Without omitting anything, retype the data that follows.

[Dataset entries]
----------------
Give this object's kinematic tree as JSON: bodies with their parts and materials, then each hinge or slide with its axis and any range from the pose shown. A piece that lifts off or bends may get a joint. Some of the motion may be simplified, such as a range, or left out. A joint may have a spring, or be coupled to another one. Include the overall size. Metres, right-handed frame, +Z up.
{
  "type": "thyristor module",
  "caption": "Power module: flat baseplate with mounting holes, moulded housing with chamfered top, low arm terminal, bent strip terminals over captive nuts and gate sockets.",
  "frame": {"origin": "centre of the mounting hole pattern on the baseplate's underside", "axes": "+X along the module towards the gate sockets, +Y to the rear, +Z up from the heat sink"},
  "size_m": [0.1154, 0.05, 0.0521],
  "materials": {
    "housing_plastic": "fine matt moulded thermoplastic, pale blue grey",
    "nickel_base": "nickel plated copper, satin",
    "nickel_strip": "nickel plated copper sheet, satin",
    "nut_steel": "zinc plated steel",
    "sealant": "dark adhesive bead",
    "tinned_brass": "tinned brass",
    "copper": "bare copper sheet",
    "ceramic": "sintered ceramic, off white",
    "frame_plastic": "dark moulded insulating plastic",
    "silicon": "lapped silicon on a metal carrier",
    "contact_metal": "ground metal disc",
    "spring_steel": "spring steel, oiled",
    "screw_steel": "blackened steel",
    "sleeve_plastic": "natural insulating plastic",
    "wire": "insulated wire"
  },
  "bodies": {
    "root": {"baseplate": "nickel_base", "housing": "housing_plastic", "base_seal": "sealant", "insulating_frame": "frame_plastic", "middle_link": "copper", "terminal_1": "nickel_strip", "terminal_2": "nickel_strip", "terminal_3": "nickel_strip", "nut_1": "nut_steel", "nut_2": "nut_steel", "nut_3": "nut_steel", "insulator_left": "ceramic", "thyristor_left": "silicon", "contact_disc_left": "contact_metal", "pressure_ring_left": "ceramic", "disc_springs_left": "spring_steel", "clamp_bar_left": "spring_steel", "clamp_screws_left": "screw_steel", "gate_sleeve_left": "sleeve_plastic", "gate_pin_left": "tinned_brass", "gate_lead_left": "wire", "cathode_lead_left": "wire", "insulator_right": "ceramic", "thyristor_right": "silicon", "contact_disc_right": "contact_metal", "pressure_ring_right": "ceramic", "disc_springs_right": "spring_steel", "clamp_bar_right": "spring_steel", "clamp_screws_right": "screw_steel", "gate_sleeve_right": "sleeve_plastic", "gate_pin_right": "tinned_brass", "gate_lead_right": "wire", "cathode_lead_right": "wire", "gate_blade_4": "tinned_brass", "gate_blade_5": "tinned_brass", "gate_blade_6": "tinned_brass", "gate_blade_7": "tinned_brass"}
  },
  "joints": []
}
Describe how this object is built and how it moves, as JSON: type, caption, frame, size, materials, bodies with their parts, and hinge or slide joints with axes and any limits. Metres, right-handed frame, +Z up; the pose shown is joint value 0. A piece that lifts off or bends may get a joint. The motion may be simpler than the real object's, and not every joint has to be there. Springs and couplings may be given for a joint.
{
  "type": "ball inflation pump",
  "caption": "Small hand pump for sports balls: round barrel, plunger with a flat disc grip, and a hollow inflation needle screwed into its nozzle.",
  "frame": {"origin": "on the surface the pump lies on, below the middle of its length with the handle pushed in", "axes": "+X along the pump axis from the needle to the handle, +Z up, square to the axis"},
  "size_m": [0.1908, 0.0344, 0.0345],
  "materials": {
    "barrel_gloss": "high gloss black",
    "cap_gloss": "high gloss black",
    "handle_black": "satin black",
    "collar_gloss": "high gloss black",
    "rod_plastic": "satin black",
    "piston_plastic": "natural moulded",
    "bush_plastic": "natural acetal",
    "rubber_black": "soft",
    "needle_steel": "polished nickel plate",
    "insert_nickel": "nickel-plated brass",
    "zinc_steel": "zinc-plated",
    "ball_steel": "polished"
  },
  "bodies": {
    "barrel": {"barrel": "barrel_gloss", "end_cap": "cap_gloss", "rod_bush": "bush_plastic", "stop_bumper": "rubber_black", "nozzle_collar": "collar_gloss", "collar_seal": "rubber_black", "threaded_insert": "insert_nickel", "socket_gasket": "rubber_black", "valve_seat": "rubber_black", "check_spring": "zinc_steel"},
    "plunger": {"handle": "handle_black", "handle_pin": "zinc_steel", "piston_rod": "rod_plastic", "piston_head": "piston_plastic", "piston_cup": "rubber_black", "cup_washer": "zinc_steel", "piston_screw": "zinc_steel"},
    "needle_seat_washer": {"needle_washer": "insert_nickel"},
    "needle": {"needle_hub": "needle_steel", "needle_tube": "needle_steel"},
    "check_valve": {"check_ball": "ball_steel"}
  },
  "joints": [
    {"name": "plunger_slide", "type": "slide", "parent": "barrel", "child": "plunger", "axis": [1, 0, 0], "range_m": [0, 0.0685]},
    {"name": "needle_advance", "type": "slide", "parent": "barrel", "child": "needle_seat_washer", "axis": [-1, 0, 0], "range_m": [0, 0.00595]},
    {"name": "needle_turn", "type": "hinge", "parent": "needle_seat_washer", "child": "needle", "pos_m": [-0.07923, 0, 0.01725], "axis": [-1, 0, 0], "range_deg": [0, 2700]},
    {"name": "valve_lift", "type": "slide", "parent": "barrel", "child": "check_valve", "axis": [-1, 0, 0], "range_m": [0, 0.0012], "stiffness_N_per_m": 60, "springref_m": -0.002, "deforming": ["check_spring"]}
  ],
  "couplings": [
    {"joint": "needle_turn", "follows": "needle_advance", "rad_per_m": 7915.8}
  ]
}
----------------
SOLUTION:
Give this object's kinematic tree as JSON: bodies with their parts and materials, then each hinge or slide with its axis and any range from the pose shown. A piece that lifts off or bends may get a joint. Some of the motion may be simplified, such as a range, or left out. A joint may have a spring, or be coupled to another one. Include the overall size. Metres, right-handed frame, +Z up.
{
  "type": "thyristor module",
  "caption": "Power module: flat baseplate with mounting holes, moulded housing with chamfered top, low arm terminal, bent strip terminals over captive nuts and gate sockets.",
  "frame": {"origin": "centre of the mounting hole pattern on the baseplate's underside", "axes": "+X along the module towards the gate sockets, +Y to the rear, +Z up from the heat sink"},
  "size_m": [0.1154, 0.05, 0.0521],
  "materials": {
    "housing_plastic": "fine matt moulded thermoplastic, pale blue grey",
    "nickel_base": "nickel plated copper, satin",
    "nickel_strip": "nickel plated copper sheet, satin",
    "nut_steel": "zinc plated steel",
    "sealant": "dark adhesive bead",
    "tinned_brass": "tinned brass",
    "copper": "bare copper sheet",
    "ceramic": "sintered ceramic, off white",
    "frame_plastic": "dark moulded insulating plastic",
    "silicon": "lapped silicon on a metal carrier",
    "contact_metal": "ground metal disc",
    "spring_steel": "spring steel, oiled",
    "screw_steel": "blackened steel",
    "sleeve_plastic": "natural insulating plastic",
    "wire": "insulated wire"
  },
  "bodies": {
    "root": {"baseplate": "nickel_base", "housing": "housing_plastic", "base_seal": "sealant", "insulating_frame": "frame_plastic", "middle_link": "copper", "terminal_1": "nickel_strip", "terminal_2": "nickel_strip", "terminal_3": "nickel_strip", "nut_1": "nut_steel", "nut_2": "nut_steel", "nut_3": "nut_steel", "insulator_left": "ceramic", "thyristor_left": "silicon", "contact_disc_left": "contact_metal", "pressure_ring_left": "ceramic", "disc_springs_left": "spring_steel", "clamp_bar_left": "spring_steel", "clamp_screws_left": "screw_steel", "gate_sleeve_left": "sleeve_plastic", "gate_pin_left": "tinned_brass", "gate_lead_left": "wire", "cathode_lead_left": "wire", "insulator_right": "ceramic", "thyristor_right": "silicon", "contact_disc_right": "contact_metal", "pressure_ring_right": "ceramic", "disc_springs_right": "spring_steel", "clamp_bar_right": "spring_steel", "clamp_screws_right": "screw_steel", "gate_sleeve_right": "sleeve_plastic", "gate_pin_right": "tinned_brass", "gate_lead_right": "wire", "cathode_lead_right": "wire", "gate_blade_4": "tinned_brass", "gate_blade_5": "tinned_brass", "gate_blade_6": "tinned_brass", "gate_blade_7": "tinned_brass"}
  },
  "joints": []
}
Describe how this object is built and how it moves, as JSON: type, caption, frame, size, materials, bodies with their parts, and hinge or slide joints with axes and any limits. Metres, right-handed frame, +Z up; the pose shown is joint value 0. A piece that lifts off or bends may get a joint. The motion may be simpler than the real object's, and not every joint has to be there. Springs and couplings may be given for a joint.
{
  "type": "ball inflation pump",
  "caption": "Small hand pump for sports balls: round barrel, plunger with a flat disc grip, and a hollow inflation needle screwed into its nozzle.",
  "frame": {"origin": "on the surface the pump lies on, below the middle of its length with the handle pushed in", "axes": "+X along the pump axis from the needle to the handle, +Z up, square to the axis"},
  "size_m": [0.1908, 0.0344, 0.0345],
  "materials": {
    "barrel_gloss": "high gloss black",
    "cap_gloss": "high gloss black",
    "handle_black": "satin black",
    "collar_gloss": "high gloss black",
    "rod_plastic": "satin black",
    "piston_plastic": "natural moulded",
    "bush_plastic": "natural acetal",
    "rubber_black": "soft",
    "needle_steel": "polished nickel plate",
    "insert_nickel": "nickel-plated brass",
    "zinc_steel": "zinc-plated",
    "ball_steel": "polished"
  },
  "bodies": {
    "barrel": {"barrel": "barrel_gloss", "end_cap": "cap_gloss", "rod_bush": "bush_plastic", "stop_bumper": "rubber_black", "nozzle_collar": "collar_gloss", "collar_seal": "rubber_black", "threaded_insert": "insert_nickel", "socket_gasket": "rubber_black", "valve_seat": "rubber_black", "check_spring": "zinc_steel"},
    "plunger": {"handle": "handle_black", "handle_pin": "zinc_steel", "piston_rod": "rod_plastic", "piston_head": "piston_plastic", "piston_cup": "rubber_black", "cup_washer": "zinc_steel", "piston_screw": "zinc_steel"},
    "needle_seat_washer": {"needle_washer": "insert_nickel"},
    "needle": {"needle_hub": "needle_steel", "needle_tube": "needle_steel"},
    "check_valve": {"check_ball": "ball_steel"}
  },
  "joints": [
    {"name": "plunger_slide", "type": "slide", "parent": "barrel", "child": "plunger", "axis": [1, 0, 0], "range_m": [0, 0.0685]},
    {"name": "needle_advance", "type": "slide", "parent": "barrel", "child": "needle_seat_washer", "axis": [-1, 0, 0], "range_m": [0, 0.00595]},
    {"name": "needle_turn", "type": "hinge", "parent": "needle_seat_washer", "child": "needle", "pos_m": [-0.07923, 0, 0.01725], "axis": [-1, 0, 0], "range_deg": [0, 2700]},
    {"name": "valve_lift", "type": "slide", "parent": "barrel", "child": "check_valve", "axis": [-1, 0, 0], "range_m": [0, 0.0012], "stiffness_N_per_m": 60, "springref_m": -0.002, "deforming": ["check_spring"]}
  ],
  "couplings": [
    {"joint": "needle_turn", "follows": "needle_advance", "rad_per_m": 7915.8}
  ]
}